Dit zou een ongewenste situatie zijn. Kalveren worden volgens de kalversector graag vanuit Ierland gehaald omdat deze sterker en gezonder zouden zijn ten opzichte van andere kalveren. Vanuit het oogpunt van dierenwelzijn en het streven naar kringlooplandbouw en korte ketens zouden de kalverhouders voorrang moeten geven aan kalveren uit de Nederlandse melkveehouderij. Langeafstandtransporten van deze jonge dieren moeten zoveel mogelijk worden vermeden, zeker als er kalveren uit de Nederlandse melkveehouderij beschikbaar zijn.
De kalversector heeft zichzelf ten doel gesteld om lange transporten van kalveren af te bouwen.
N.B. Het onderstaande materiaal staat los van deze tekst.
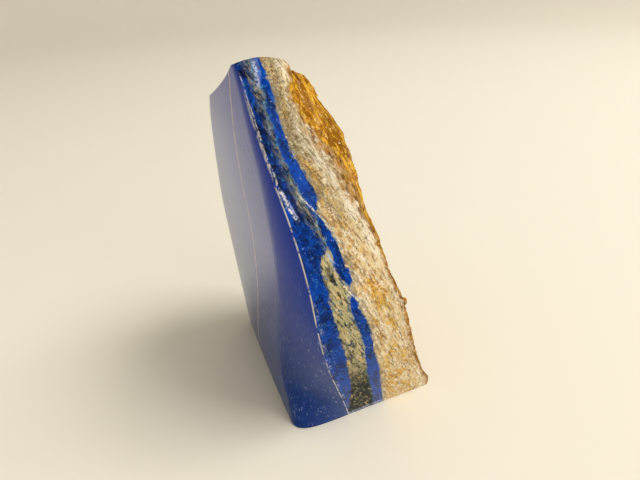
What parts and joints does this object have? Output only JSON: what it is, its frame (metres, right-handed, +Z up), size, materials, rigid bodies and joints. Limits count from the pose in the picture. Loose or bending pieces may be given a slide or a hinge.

In het Sectorplan Versnelling Verduurzaming Kalverhouderij uit 20193 gaf de sector aan de import van kalveren te willen reduceren met 8% in 2024; 16% in 2028; tot 20% in 2030 ten opzichte van 2019. Deze reductie zou primair gerealiseerd worden op transporten van lange duur (>19 uur). Integratie VanDrie geeft in zijn MVO-jaarverslag 20204 aan voor 2026 te stoppen met de import van kalveren uit Oost-Europa en Ierland naar Nederland. Het is nog niet duidelijk hoe het staat met de realisatie van de genoemde doelen. De cijfers van de afgelopen jaren zijn lastig te interpreteren door de impact van de coronacrisis op de kalversector.
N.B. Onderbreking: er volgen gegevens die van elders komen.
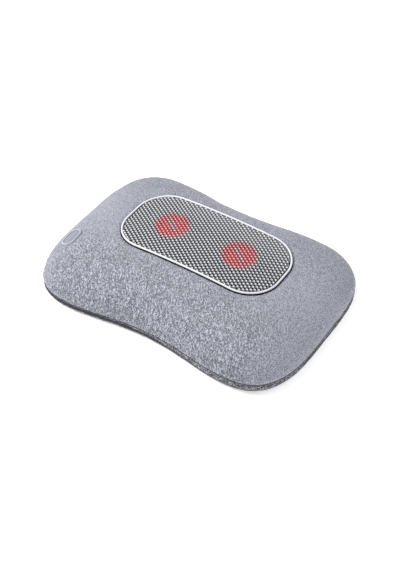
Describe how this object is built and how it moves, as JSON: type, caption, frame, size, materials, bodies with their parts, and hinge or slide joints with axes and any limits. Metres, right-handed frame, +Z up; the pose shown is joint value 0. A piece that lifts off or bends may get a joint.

Ja. Mijn inzet voor de aanstaande herziening van de Europese transportverordening is een verbod op langeafstandtransporten van ongespeende dieren, zoals jonge kalveren maar ook geiten- en schapenlammeren.
Ik heb uw Kamer op 14 april per brief geïnformeerd over mijn inzet op EU niveau en de acties die ik onderneem (zie de verzamelbrief Dierenwelzijn). Mijn inzet ten aanzien van het vervoer van jonge kalveren is schriftelijk ingebracht in een publieke consultatie van de Europese Commissie. Daarnaast is Nederland vertegenwoordigd in een expert subgroep van het Animal Welfare platform over diertransporten. Deze subgroep is door de Europese Commissie ingesteld in het kader van de herziening van de Europese transportverordening.
Ik zoek in dit Europese traject zoveel mogelijk de samenwerking op met gelijkgestemde lidstaten, zoals de Vughtgroep.
Ik heb dit uitgezocht en ben uitgebreid op deze toezegging ingegaan in de eerdergenoemde brief van 14 april. Vanuit het oogpunt van dierenwelzijn en diergezondheid ben ik net als de Duitse Federale overheid voorstander van een hogere minimumleeftijd van het vervoer van kalveren. Aangezien de Europese Autoriteit voor Voedselveiligheid (EFSA) momenteel in opdracht van de Europese Commissie aan een advies werkt over dierenwelzijn en transport, waarin ook expliciet wordt ingegaan op het vervoer van jonge kalveren, zal ik mijn vervolgacties op basis van dit advies bepalen. Dit EFSA advies wordt komende zomer verwacht.
Ik heb de vragen één voor één beantwoord maar helaas niet binnen de daarvoor gestelde termijn.
De vragen van de leden Wassenberg en Vestering (beiden PvdD) over het nieuws dat kalverhouders in de afgelopen maanden veel meer kalfjes hebben geïmporteerd uit Ierland (kenmerk 2022Z05225), kunnen niet binnen de gebruikelijke termijn worden beantwoord, omdat een zorgvuldige beantwoording meer tijd vergt. Ik streef ernaar de vragen zo spoedig mogelijk te beantwoorden.